The Ease of Development
At this point, the presentation was traded off to programmer Chris Mayer, who asked the question "Why was this so easy?" His answer: "In trying to come up with the few things that would rise to the top, it surprised me that it wasn't really programming processes that made this so easy. The important thing is good communication." Crucially, Larson can read and modify Python code, "and by the same token, I did minor in music. Can you get a programmer to implement this who can't play keyboards? Yeah, but I don't think it will work as well."
Pulling apart the way the system works, Mayer notes, "The high-level stuff is very game-specific to our game, and would not be reusable. Everything else that actually decides what mood it's going to be playing and how it plays back, would be very reusable. There's also a third piece... that is the actual tool that a composer might need, who's going to be generating this data." A third of the development time was required for each piece. "The good news is that two-thirds of the work we did was completely reusable."
The system does more than marry a bank of sounds together to create vaguely random music. Time, pan, and pitch are randomized, not just the repetition of playback. Since fully random pitch would produce unusable music, there's associated data that monitors which sounds can be played in which keys, to ensure a good sound.
"The next thing that made this simple, is that it's really simple. The design was so simple at first that I was almost convinced that this would not work." But it could be even easier, Mayer suggests. Their middleware solution used Python, a different language than their tools group is using -- C# -- and "mixing doesn't work that well."
Demoing the Tool
The presentation was turned back over to Larson, "If anybody else wants to build something like this, you're going to think very carefully about who's going to compose on this.
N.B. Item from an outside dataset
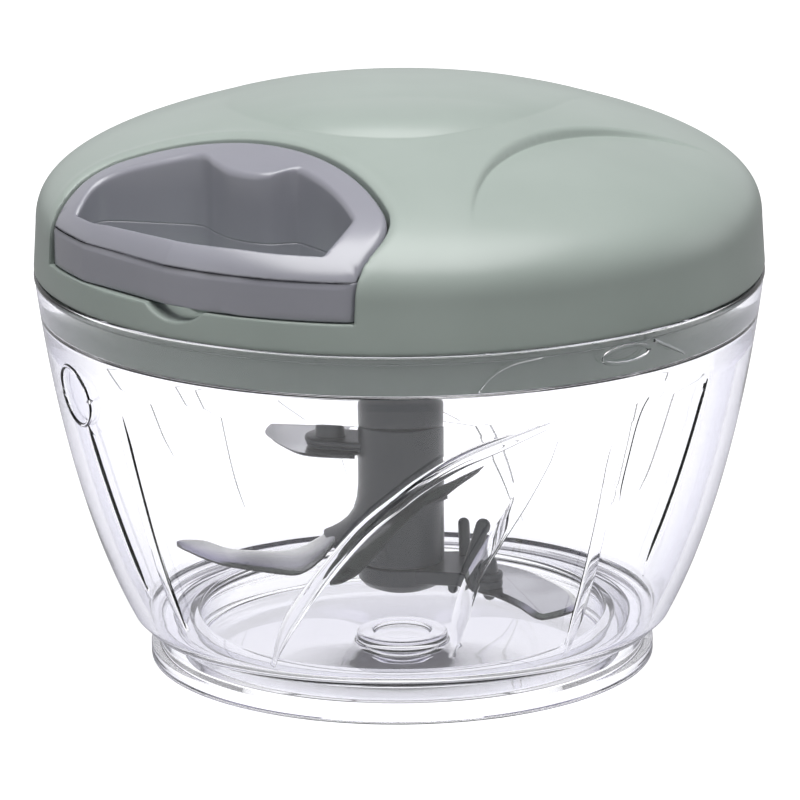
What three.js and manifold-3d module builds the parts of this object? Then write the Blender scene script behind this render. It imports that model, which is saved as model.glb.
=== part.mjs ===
// Hand chopper with a pull cord: a clear ribbed bowl, a domed lid with a handle let into it,
// a cord drum with a recoil spring under the lid, and a hub with four blades.
// Millimetres, +Z up. The foot stands on z = 0 and the drive shaft is on the Z axis.
import Module from 'manifold-3d';
import * as THREE from 'three';
import { mergeVertices } from 'three/addons/utils/BufferGeometryUtils.js';

const wasm = await Module();
wasm.setup();
const deg = Math.PI / 180;

// Gaps between pieces, and the overrun of cutting solids
const gap = 0.3;
const overrun = 3;
const weldDistance = 0.0001;
const headShare = 0.8;
const chamferShare = 0.3;

// Facets round the large and the small turned pieces
const wideFacets = 44;
const midFacets = 30;
const smallFacets = 16;

// Bowl
const rimRadius = 65;
const rimHeight = 71.6;
const bowlWall = 2.2;
const rimWall = 2.4;
const ledgeDrop = 7.6;
const bellySpread = 3.2;
const bellyHeight = 9;
const bellyShares = [[0.479, 0.24], [0.819, 0.6]];
const bellySteps = 9;
const footRadius = 45.2;
const footHeight = 2.6;
const footStep = 3.5;
const footWall = 2;
const neckInset = 1.5;
const neckHeight = 7.2;
const neckSpread = 1.4;
const wellInset = 8.8;
const shelfHeight = 8.3;
const floorUnder = 0.5;
const floorTop = 2;
const innerCorner = 3;
const bossRadius = 8.2;
const bossBore = 5.2;
const bossHeight = 1.7;
const bossDimple = 0.8;

// Ribs on the bowl: azimuths in degrees, heights as shares of the rim height; each one repeats at half a turn
const ribRadius = 1.1;
const ribProud = 0.8;
const ribSides = 5;
const ribStep = 7;
const sailShares = [[242.7, 0.149], [253.3, 0.37], [263.3, 0.546], [269.6, 0.63], [279.8, 0.736],
  [296.7, 0.817]];
const sailBackShares = [[296.7, 0.79], [290.2, 0.63], [282.5, 0.416], [279.7, 0.198]];
const dropRibShares = [[218.9, 0.81], [221.6, 0.162]];
const sideRibShares = [[207.1, 0.733], [213, 0.26]];
const stemRibShares = [[306.9, 0.792], [304.9, 0.155]];
const leafRibShares = [[317.2, 0.869], [312.4, 0.803], [309.6, 0.54]];
const branchRibShares = [[328.5, 0.862], [320, 0.332]];

// Lid: heights above its edge
const lidGap = 0.35;
const lidHeight = 31.52;
const crownRadius = 141.11;
const crownReach = 43.74;
const crownPull = 0.7;
const shoulderPull = 0.24;
const sideLean = 0.54;
const sideHeight = 8.58;
const lidWall = 2.2;
const crownSteps = 5;
const shoulderSteps = 7;

// Raised oval on the crown: its front edge is a slope, and it sinks into the crown at the back
const moundRadius = 31;
const moundBack = 4.5;
const moundRise = 1.8;
const moundTilt = 1.8;
const moundSlope = 28;
const moundEdgeDrop = 2.67;

// Leaf-shaped hollow on the right of the crown
const leafAzimuth = 319.8;
const leafApex = 32;
const leafArc = 50;
const leafShift = 10;
const leafDrop = 4.1;

// Handle, in its own frame: u points out of the lid along its azimuth, v to the right of that
const handleAzimuth = 231;
const handleBack = 32.1;
const handleArc = 56;
const handleCorner = 9;
const handleInnerCorner = 4.6;
const handleHalfWidth = 33.9;
const handleSill = 5.55;
const handleSink = 0.3;
const handleBar = 5.9;
const handleFrontWall = 4.1;
const handleLowerHeight = 6.8;
const arcFacets = 10;
const knobRadius = 8.3;
const knobCentre = 34.7;

// Recess in the lid that the handle lies in, with a finger notch in its front sill
const recessGap = 0.5;
const recessWall = 2;
const recessFloorWall = 2;
const notchRadius = 9.7;
const notchSide = 2.4;
const notchDepth = 2.4;
const notchInset = 8;
const notchWall = 1.6;

// Inner cover under the lid, with the skirt that fits inside the bowl
const coverSink = 0.6;
const coverPlateThickness = 2;
const skirtClearance = 0.4;
const skirtWall = 2.2;
const skirtDrop = 4.8;
const skirtLip = 1.8;
const collarRadius = 9.8;
const collarDrop = 3;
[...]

You need to find somebody who's into this stuff -- somebody who's into non-linear music, and who's technical. I wouldn't feel comfortable throwing an essentially unfinished tool at who didn't feel comfortable with that situation."
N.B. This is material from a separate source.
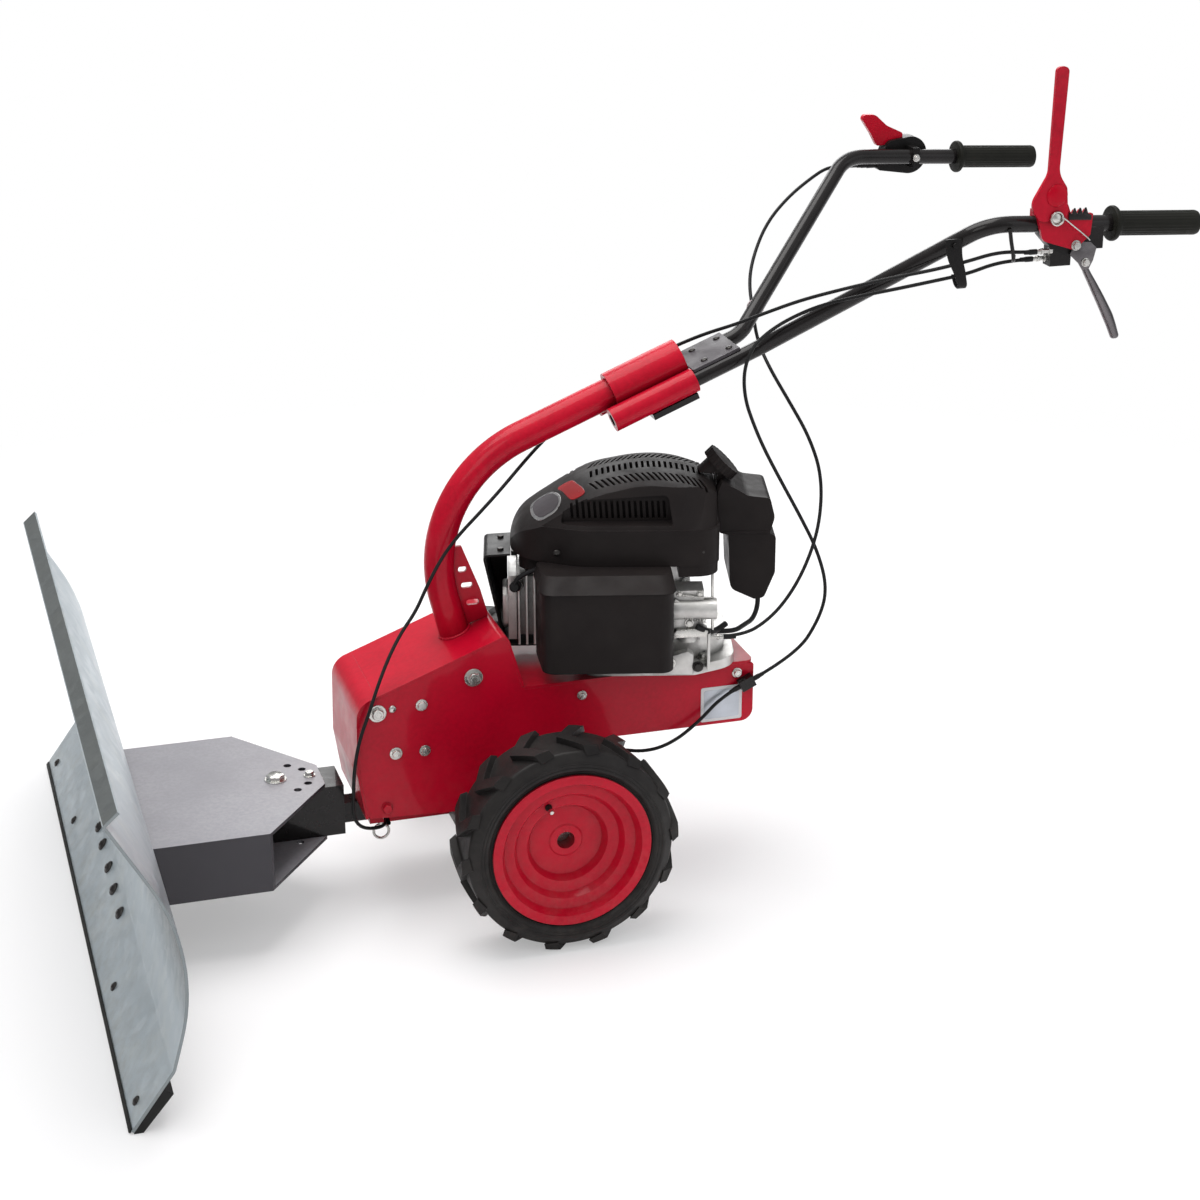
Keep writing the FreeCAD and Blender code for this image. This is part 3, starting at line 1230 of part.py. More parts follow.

Noting that "anybody can use this system by writing a bunch of XML", Larson explained that to make it even easier to use, "we built this simple tool. All's you gotta do is open an FMOD [music middleware] sound bank, and now this dropdown will be populated with all of the events in that sound bank, and now you've got the music."
Demoing the process, he dropped in samples and created a workable, if not particularly pleasant, piece of music in a few moments, "You see how long I worked on this -- maybe six seconds -- it's not pretty, but it's playing music. I wouldn't be comfortable submitting this for a Grammy, but it's as good as the music I've heard in some games." The important effort, then, is the audio design -- the composition of the sounds up front.
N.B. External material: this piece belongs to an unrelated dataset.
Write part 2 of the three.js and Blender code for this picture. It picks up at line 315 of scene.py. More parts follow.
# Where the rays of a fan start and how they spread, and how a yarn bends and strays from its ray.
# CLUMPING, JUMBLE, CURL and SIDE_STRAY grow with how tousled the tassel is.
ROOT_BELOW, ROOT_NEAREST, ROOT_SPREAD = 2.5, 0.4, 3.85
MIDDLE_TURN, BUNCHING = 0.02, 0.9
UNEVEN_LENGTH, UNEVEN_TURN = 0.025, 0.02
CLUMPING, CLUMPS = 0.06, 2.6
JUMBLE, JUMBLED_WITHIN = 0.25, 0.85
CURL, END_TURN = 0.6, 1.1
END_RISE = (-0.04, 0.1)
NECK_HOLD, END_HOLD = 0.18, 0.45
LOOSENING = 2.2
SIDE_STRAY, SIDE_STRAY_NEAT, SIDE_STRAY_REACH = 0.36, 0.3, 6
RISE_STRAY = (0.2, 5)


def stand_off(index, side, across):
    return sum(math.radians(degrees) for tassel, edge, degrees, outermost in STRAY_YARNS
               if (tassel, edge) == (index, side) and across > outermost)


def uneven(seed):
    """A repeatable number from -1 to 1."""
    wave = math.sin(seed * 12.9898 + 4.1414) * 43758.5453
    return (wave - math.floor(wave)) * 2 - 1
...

Noting that the recently-released Spore also includes adaptive music, Larson quipped, "The main difference between Spore and this is that theirs is vastly more ambitious than ours, and that their music is a completely different type of music than ours. They had 12 people, six years, and Brian Eno. We had two people."
A Composer's View
Larson turned the presentation over to independent composer Jim Hedges, who collaborated on the project and created the samples (and thus the music) used in the presentation -- and in the final game, when that's released.
Hedges began by asking, "What makes [this style] different from traditional styles of composition? This is different than traditional game music, but I would add this is different than [other] adaptive game music -- those are based mostly still on a linear form. This is really completely different... because we have control of all of the relationship of these events in time, and the vertical dimension."
This tool is not just about generating a lot of music cheaply -- there's a philosophy behind it, too. "We don't want the music to tell the player how to feel -- we want to create a sound canvas that hopefully supports how the player is feeling."
In the system, "Musical elements which are used to produce a traditional melody are separated from each other." Certain elements are relatively fixed and other elements are relatively free -- it's about how the music is structured. For example, the time signature of the music was part of the recorded source samples. "You're trying to produce generative music that doesn't go completely off the chart."
Demoing his compositional process, Hedges showed the sheet music for several drum samples used in the game; each has a main sample and several variations, all with the same basic pattern and time signature, which are then layered to create the music. He assigned all the drums to the same basic rhythm. Hedges says, "Each drum occurs just once on its assigned beat -- it's always playing the main beat and that's always accented, but you get additional beats. These each correspond with a one-measure wav file I created."
To further explore the depth of sound he could create, Hedges took a cymbal sound and, though he at first considered simply playing it periodically, he changed his mind, got more ambitious, and pulled out different slices at different frequencies. "Every time the event is triggered, you get a new combination" of the sound, which sometimes is complimentary, sometimes less so -- but it's always different.
Hedges then showed how the combat music was slowly built up over his compositional process. "This is three different drum sequence patterns that are cut up into different groups. They're all being played at the same tempo and being triggered on eighth notes or quarter notes. They're playing very consistently."
The first demo, with a few layers, only had the tribal beats, but for the second he added in some more orchestral percussion, for contrast: "You get this more wild kind of thing going on." The final version, with all sounds, has more instrumentation -- it's still very percussive, but there are orchestra hits to add an accent. "I had to decide which sounds were kind of going to sit well together."
Larson returned to the fore to discuss pitfalls of the process -- which have not occurred yet, but he can easily imagine. "I keep worrying that my composers are going to come back to me and say, 'You changed my music with your crud, and that's my name.'" A potential legal issue is that the developer needs to take possession of the original wav files from the composers -- "And you know what kind of legal problems we're running into with that."
Moreover, addressing audio professionals at developers, he believes, "You're going to have trouble selling this to people who are trying to ship the project on time... you're going to have to plan for that, and evangelize on your team." But Larson thinks that it's merely a matter of how you pitch. "I think we get less success as audio people saying, 'This is going to be so cool, give me time, money, and people.' We have more success saying what problems we solve, and I am killing the problems of [players] turning off your music, and killing your audio budget." Prior to joining Slipgate, Larson polled his EverQuest guild -- 100 people -- and discovered that 94% had turned the game's music off. "That's the problem I'm trying to solve."
Questions and Answers
One composer in the audience asked how Hedges billed for the project, clearly worried that it would sideline the income of composers. The answer? "Man hours. This first round of assets bore it out -- it was relatively the same amount of time, a comparable amount to linear media that I was paid." This was in line with Larson's expectations.
Another audence member asked about the potential impact on ancillary sales of music-based products, like soundtracks. "You just record it. It's really that easy," suggests Larson. Meanwhile, Hedges "would be happy" to create definitive versions of tracks that would be played in a linear fashion, if that were required, for a soundtrack project. Larson also notes "you should make a recording for your own use" as a composer -- for reference and for portfolio purposes.